-- Begin --

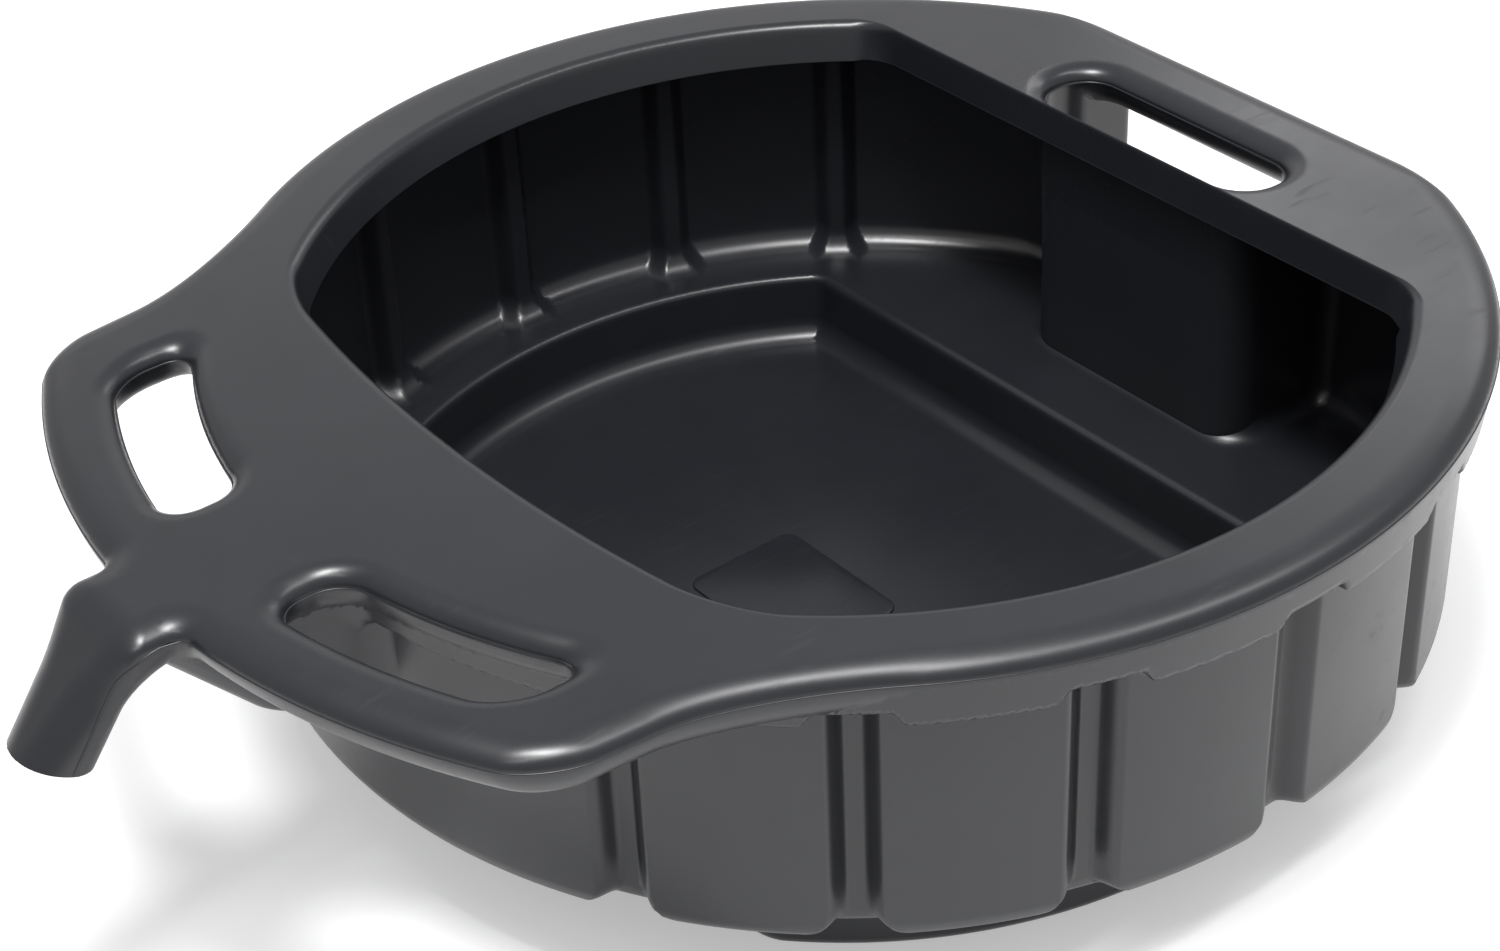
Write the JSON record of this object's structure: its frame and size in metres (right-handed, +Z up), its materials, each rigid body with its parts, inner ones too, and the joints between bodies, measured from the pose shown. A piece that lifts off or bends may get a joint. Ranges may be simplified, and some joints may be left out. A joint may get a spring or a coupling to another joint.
{
  "type": "oil drain pan",
  "caption": "Round black plastic drain pan with a flat rolled rim, grooved walls, a recessed sump, loop handles beside a down-turned pouring spout and a slot handle at the rear.",
  "frame": {"origin": "on the ground plane under the centre of the round bowl, in the middle of the sump floor's underside", "axes": "+X towards the rear handle, -X towards the spout, +Y to the left when looking from the spout's end towards the rear handle, +Z up"},
  "size_m": [0.5684, 0.4796, 0.1546],
  "materials": {
    "black_polyethylene": "satin, finely grained as moulded"
  },
  "bodies": {
    "root": {"sump_floor": "black_polyethylene", "sump_wall_left": "black_polyethylene", "sump_wall_right": "black_polyethylene", "sump_wall_front": "black_polyethylene", "sump_wall_rear": "black_polyethylene", "ledge_left": "black_polyethylene", "ledge_right": "black_polyethylene", "ledge_front": "black_polyethylene", "ledge_rear": "black_polyethylene", "wall_panel_left_1": "black_polyethylene", "wall_panel_left_2": "black_polyethylene", "wall_panel_left_3": "black_polyethylene", "wall_panel_left_4": "black_polyethylene", "wall_panel_left_5": "black_polyethylene", "wall_panel_right_1": "black_polyethylene", "wall_panel_right_2": "black_polyethylene", "wall_panel_right_3": "black_polyethylene", "wall_panel_right_4": "black_polyethylene", "wall_panel_right_5": "black_polyethylene", "front_wall_left": "black_polyethylene", "front_wall_middle": "black_polyethylene", "front_wall_right": "black_polyethylene", "rear_wall_left": "black_polyethylene", "rear_wall_right": "black_polyethylene", "finger_recess": "black_polyethylene", "skirt_left": "black_polyethylene", "skirt_right": "black_polyethylene", "skirt_front_left": "black_polyethylene", "skirt_front_right": "black_polyethylene", "skirt_rear_left": "black_polyethylene", "skirt_rear_right": "black_polyethylene", "rim_left": "black_polyethylene", "rim_right": "black_polyethylene", "front_deck": "black_polyethylene", "front_lip": "black_polyethylene", "rear_deck_left": "black_polyethylene", "rear_deck_middle": "black_polyethylene", "rear_deck_right": "black_polyethylene", "rear_lip": "black_polyethylene", "front_handle_left_top": "black_polyethylene", "front_handle_left_bottom": "black_polyethylene", "front_handle_right_top": "black_polyethylene", "front_handle_right_bottom": "black_polyethylene", "rear_handle_top": "black_polyethylene", "rear_handle_bottom": "black_polyethylene", "spout_top": "black_polyethylene", "spout_bottom": "black_polyethylene"}
  },
  "joints": []
}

-- End --

## PROBLEM
Write out the whole listing again. Match it word for word.

## ANSWER TO THE TASK
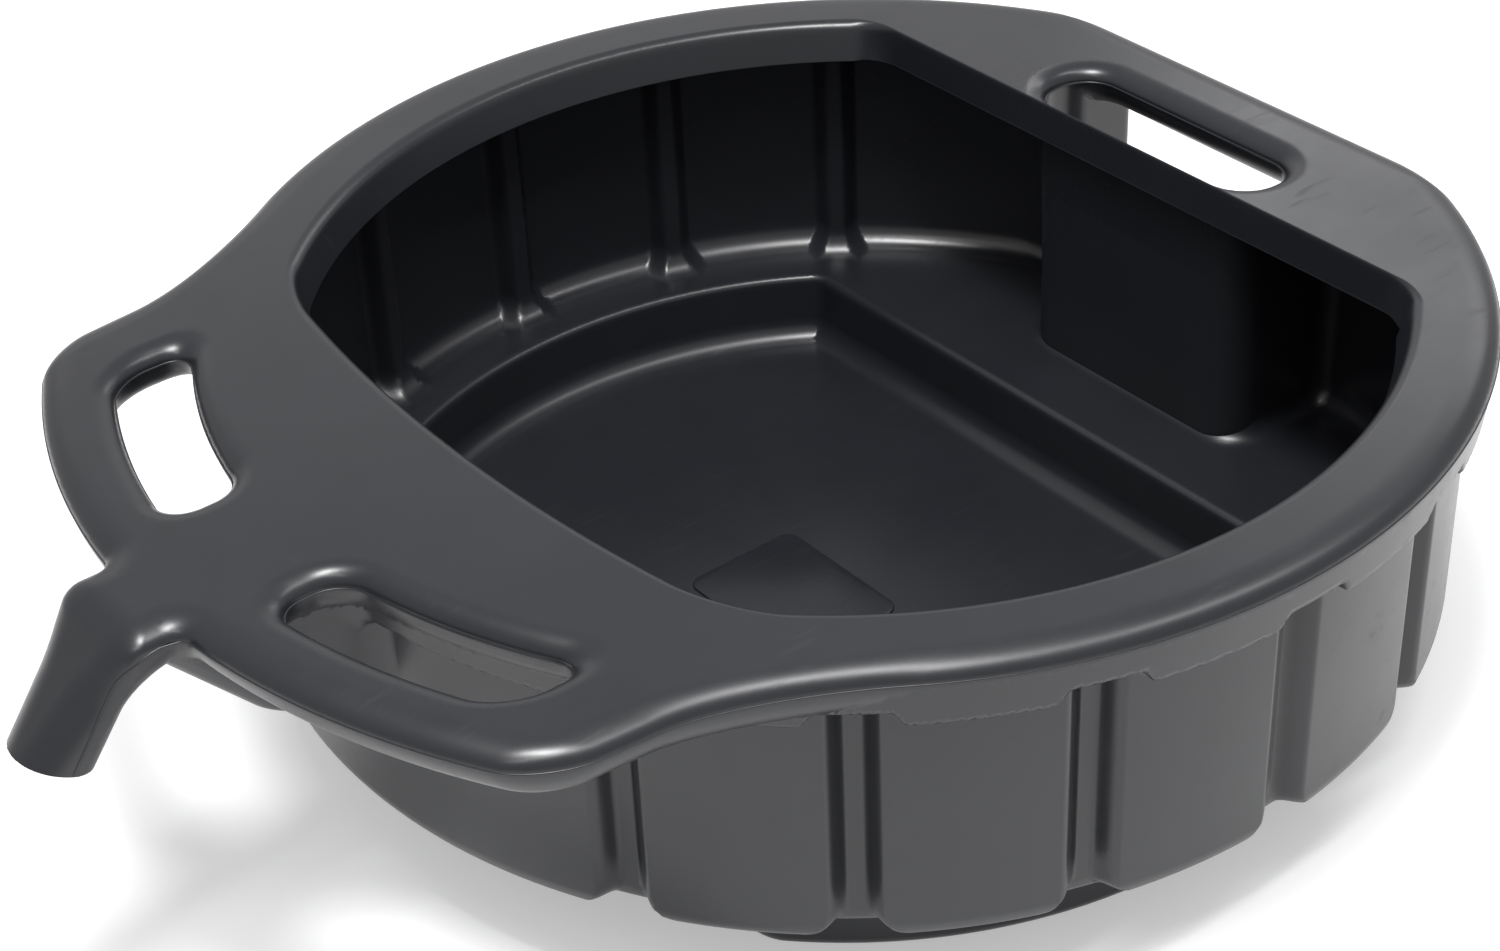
Write the JSON record of this object's structure: its frame and size in metres (right-handed, +Z up), its materials, each rigid body with its parts, inner ones too, and the joints between bodies, measured from the pose shown. A piece that lifts off or bends may get a joint. Ranges may be simplified, and some joints may be left out. A joint may get a spring or a coupling to another joint.
{
  "type": "oil drain pan",
  "caption": "Round black plastic drain pan with a flat rolled rim, grooved walls, a recessed sump, loop handles beside a down-turned pouring spout and a slot handle at the rear.",
  "frame": {"origin": "on the ground plane under the centre of the round bowl, in the middle of the sump floor's underside", "axes": "+X towards the rear handle, -X towards the spout, +Y to the left when looking from the spout's end towards the rear handle, +Z up"},
  "size_m": [0.5684, 0.4796, 0.1546],
  "materials": {
    "black_polyethylene": "satin, finely grained as moulded"
  },
  "bodies": {
    "root": {"sump_floor": "black_polyethylene", "sump_wall_left": "black_polyethylene", "sump_wall_right": "black_polyethylene", "sump_wall_front": "black_polyethylene", "sump_wall_rear": "black_polyethylene", "ledge_left": "black_polyethylene", "ledge_right": "black_polyethylene", "ledge_front": "black_polyethylene", "ledge_rear": "black_polyethylene", "wall_panel_left_1": "black_polyethylene", "wall_panel_left_2": "black_polyethylene", "wall_panel_left_3": "black_polyethylene", "wall_panel_left_4": "black_polyethylene", "wall_panel_left_5": "black_polyethylene", "wall_panel_right_1": "black_polyethylene", "wall_panel_right_2": "black_polyethylene", "wall_panel_right_3": "black_polyethylene", "wall_panel_right_4": "black_polyethylene", "wall_panel_right_5": "black_polyethylene", "front_wall_left": "black_polyethylene", "front_wall_middle": "black_polyethylene", "front_wall_right": "black_polyethylene", "rear_wall_left": "black_polyethylene", "rear_wall_right": "black_polyethylene", "finger_recess": "black_polyethylene", "skirt_left": "black_polyethylene", "skirt_right": "black_polyethylene", "skirt_front_left": "black_polyethylene", "skirt_front_right": "black_polyethylene", "skirt_rear_left": "black_polyethylene", "skirt_rear_right": "black_polyethylene", "rim_left": "black_polyethylene", "rim_right": "black_polyethylene", "front_deck": "black_polyethylene", "front_lip": "black_polyethylene", "rear_deck_left": "black_polyethylene", "rear_deck_middle": "black_polyethylene", "rear_deck_right": "black_polyethylene", "rear_lip": "black_polyethylene", "front_handle_left_top": "black_polyethylene", "front_handle_left_bottom": "black_polyethylene", "front_handle_right_top": "black_polyethylene", "front_handle_right_bottom": "black_polyethylene", "rear_handle_top": "black_polyethylene", "rear_handle_bottom": "black_polyethylene", "spout_top": "black_polyethylene", "spout_bottom": "black_polyethylene"}
  },
  "joints": []
}